● Stored data:
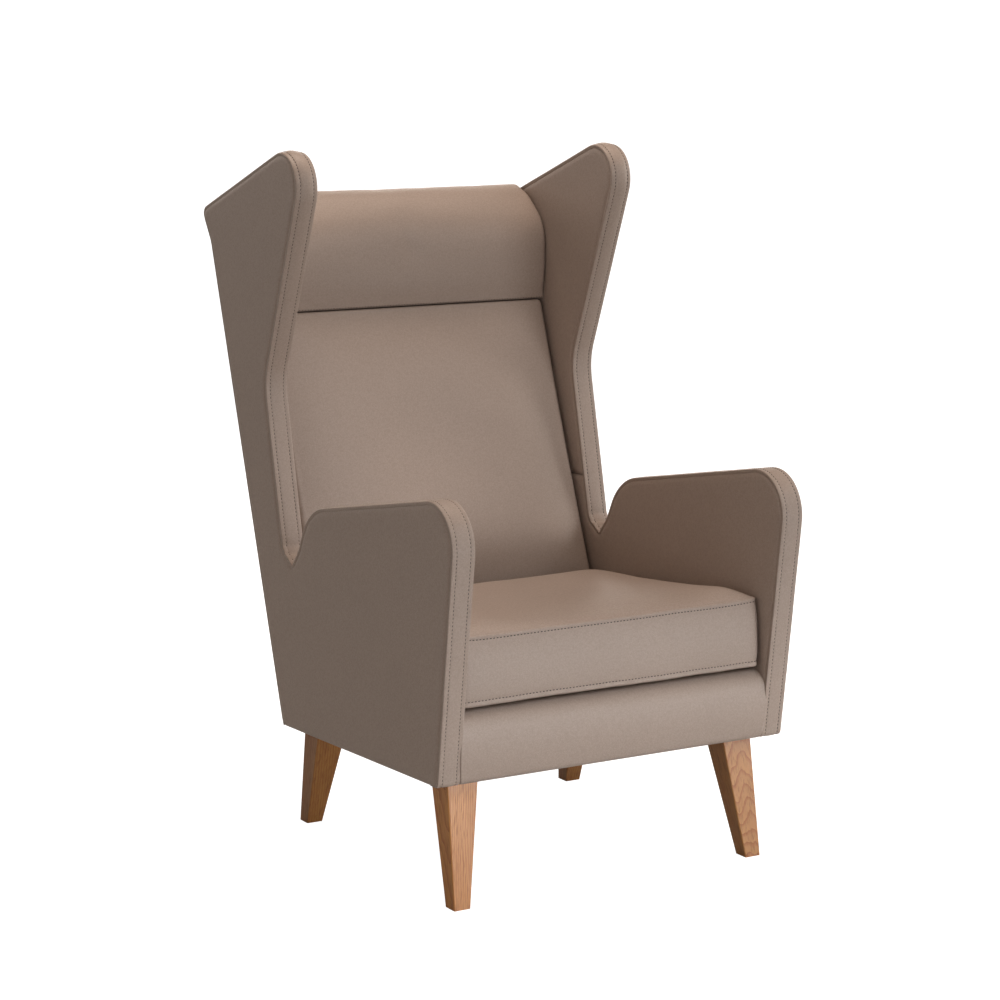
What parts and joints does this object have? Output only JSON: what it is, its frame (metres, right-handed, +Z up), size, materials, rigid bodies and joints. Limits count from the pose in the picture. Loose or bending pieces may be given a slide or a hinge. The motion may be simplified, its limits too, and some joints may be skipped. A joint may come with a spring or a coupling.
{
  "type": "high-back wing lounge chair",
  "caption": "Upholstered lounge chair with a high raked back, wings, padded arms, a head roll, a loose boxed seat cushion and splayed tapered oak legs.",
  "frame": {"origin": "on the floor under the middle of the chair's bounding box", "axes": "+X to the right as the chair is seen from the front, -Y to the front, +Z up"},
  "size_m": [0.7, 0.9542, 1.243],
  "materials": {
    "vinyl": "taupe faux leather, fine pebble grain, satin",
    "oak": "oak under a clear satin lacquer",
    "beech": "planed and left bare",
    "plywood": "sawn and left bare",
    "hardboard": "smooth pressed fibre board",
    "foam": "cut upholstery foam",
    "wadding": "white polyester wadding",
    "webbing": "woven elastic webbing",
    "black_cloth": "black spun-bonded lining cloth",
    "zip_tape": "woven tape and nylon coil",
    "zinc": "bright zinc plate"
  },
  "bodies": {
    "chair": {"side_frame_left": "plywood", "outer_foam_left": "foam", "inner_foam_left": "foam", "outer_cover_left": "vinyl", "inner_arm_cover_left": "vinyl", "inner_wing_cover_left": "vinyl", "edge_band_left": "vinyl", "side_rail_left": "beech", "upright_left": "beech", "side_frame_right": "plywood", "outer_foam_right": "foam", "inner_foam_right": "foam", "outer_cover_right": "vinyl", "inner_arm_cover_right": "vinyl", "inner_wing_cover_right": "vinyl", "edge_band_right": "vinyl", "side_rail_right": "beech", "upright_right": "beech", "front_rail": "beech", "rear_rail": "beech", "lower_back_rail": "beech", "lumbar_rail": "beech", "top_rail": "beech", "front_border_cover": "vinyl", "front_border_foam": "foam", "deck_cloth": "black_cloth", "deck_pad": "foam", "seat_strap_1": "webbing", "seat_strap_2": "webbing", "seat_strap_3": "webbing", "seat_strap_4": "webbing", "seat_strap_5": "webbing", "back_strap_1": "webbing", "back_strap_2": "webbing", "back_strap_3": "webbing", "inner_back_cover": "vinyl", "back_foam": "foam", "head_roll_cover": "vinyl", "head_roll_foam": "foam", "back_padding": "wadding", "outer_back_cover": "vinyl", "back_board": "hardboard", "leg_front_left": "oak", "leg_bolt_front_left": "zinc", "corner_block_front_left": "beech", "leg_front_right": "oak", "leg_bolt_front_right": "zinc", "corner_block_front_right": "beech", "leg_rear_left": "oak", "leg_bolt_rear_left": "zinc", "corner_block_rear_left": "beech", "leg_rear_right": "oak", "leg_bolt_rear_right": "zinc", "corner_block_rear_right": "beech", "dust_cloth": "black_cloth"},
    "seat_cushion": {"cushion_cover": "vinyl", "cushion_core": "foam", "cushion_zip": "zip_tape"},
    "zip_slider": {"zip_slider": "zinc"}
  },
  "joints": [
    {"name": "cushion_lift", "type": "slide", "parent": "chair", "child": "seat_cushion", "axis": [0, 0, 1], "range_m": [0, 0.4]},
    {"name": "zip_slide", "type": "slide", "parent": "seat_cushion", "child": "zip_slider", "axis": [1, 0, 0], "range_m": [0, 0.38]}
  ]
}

● What is needed: Your task is to repeat each line of the material exactly.

● The response:
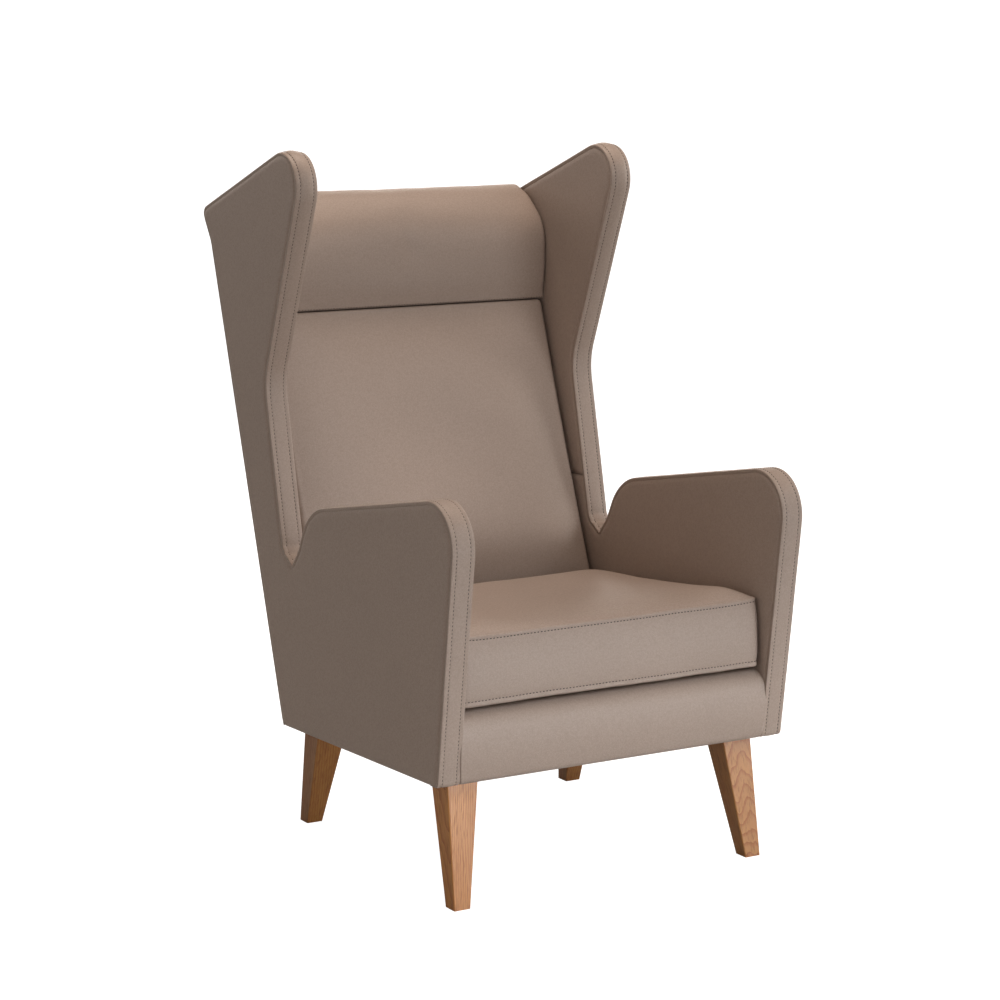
What parts and joints does this object have? Output only JSON: what it is, its frame (metres, right-handed, +Z up), size, materials, rigid bodies and joints. Limits count from the pose in the picture. Loose or bending pieces may be given a slide or a hinge. The motion may be simplified, its limits too, and some joints may be skipped. A joint may come with a spring or a coupling.
{
  "type": "high-back wing lounge chair",
  "caption": "Upholstered lounge chair with a high raked back, wings, padded arms, a head roll, a loose boxed seat cushion and splayed tapered oak legs.",
  "frame": {"origin": "on the floor under the middle of the chair's bounding box", "axes": "+X to the right as the chair is seen from the front, -Y to the front, +Z up"},
  "size_m": [0.7, 0.9542, 1.243],
  "materials": {
    "vinyl": "taupe faux leather, fine pebble grain, satin",
    "oak": "oak under a clear satin lacquer",
    "beech": "planed and left bare",
    "plywood": "sawn and left bare",
    "hardboard": "smooth pressed fibre board",
    "foam": "cut upholstery foam",
    "wadding": "white polyester wadding",
    "webbing": "woven elastic webbing",
    "black_cloth": "black spun-bonded lining cloth",
    "zip_tape": "woven tape and nylon coil",
    "zinc": "bright zinc plate"
  },
  "bodies": {
    "chair": {"side_frame_left": "plywood", "outer_foam_left": "foam", "inner_foam_left": "foam", "outer_cover_left": "vinyl", "inner_arm_cover_left": "vinyl", "inner_wing_cover_left": "vinyl", "edge_band_left": "vinyl", "side_rail_left": "beech", "upright_left": "beech", "side_frame_right": "plywood", "outer_foam_right": "foam", "inner_foam_right": "foam", "outer_cover_right": "vinyl", "inner_arm_cover_right": "vinyl", "inner_wing_cover_right": "vinyl", "edge_band_right": "vinyl", "side_rail_right": "beech", "upright_right": "beech", "front_rail": "beech", "rear_rail": "beech", "lower_back_rail": "beech", "lumbar_rail": "beech", "top_rail": "beech", "front_border_cover": "vinyl", "front_border_foam": "foam", "deck_cloth": "black_cloth", "deck_pad": "foam", "seat_strap_1": "webbing", "seat_strap_2": "webbing", "seat_strap_3": "webbing", "seat_strap_4": "webbing", "seat_strap_5": "webbing", "back_strap_1": "webbing", "back_strap_2": "webbing", "back_strap_3": "webbing", "inner_back_cover": "vinyl", "back_foam": "foam", "head_roll_cover": "vinyl", "head_roll_foam": "foam", "back_padding": "wadding", "outer_back_cover": "vinyl", "back_board": "hardboard", "leg_front_left": "oak", "leg_bolt_front_left": "zinc", "corner_block_front_left": "beech", "leg_front_right": "oak", "leg_bolt_front_right": "zinc", "corner_block_front_right": "beech", "leg_rear_left": "oak", "leg_bolt_rear_left": "zinc", "corner_block_rear_left": "beech", "leg_rear_right": "oak", "leg_bolt_rear_right": "zinc", "corner_block_rear_right": "beech", "dust_cloth": "black_cloth"},
    "seat_cushion": {"cushion_cover": "vinyl", "cushion_core": "foam", "cushion_zip": "zip_tape"},
    "zip_slider": {"zip_slider": "zinc"}
  },
  "joints": [
    {"name": "cushion_lift", "type": "slide", "parent": "chair", "child": "seat_cushion", "axis": [0, 0, 1], "range_m": [0, 0.4]},
    {"name": "zip_slide", "type": "slide", "parent": "seat_cushion", "child": "zip_slider", "axis": [1, 0, 0], "range_m": [0, 0.38]}
  ]
}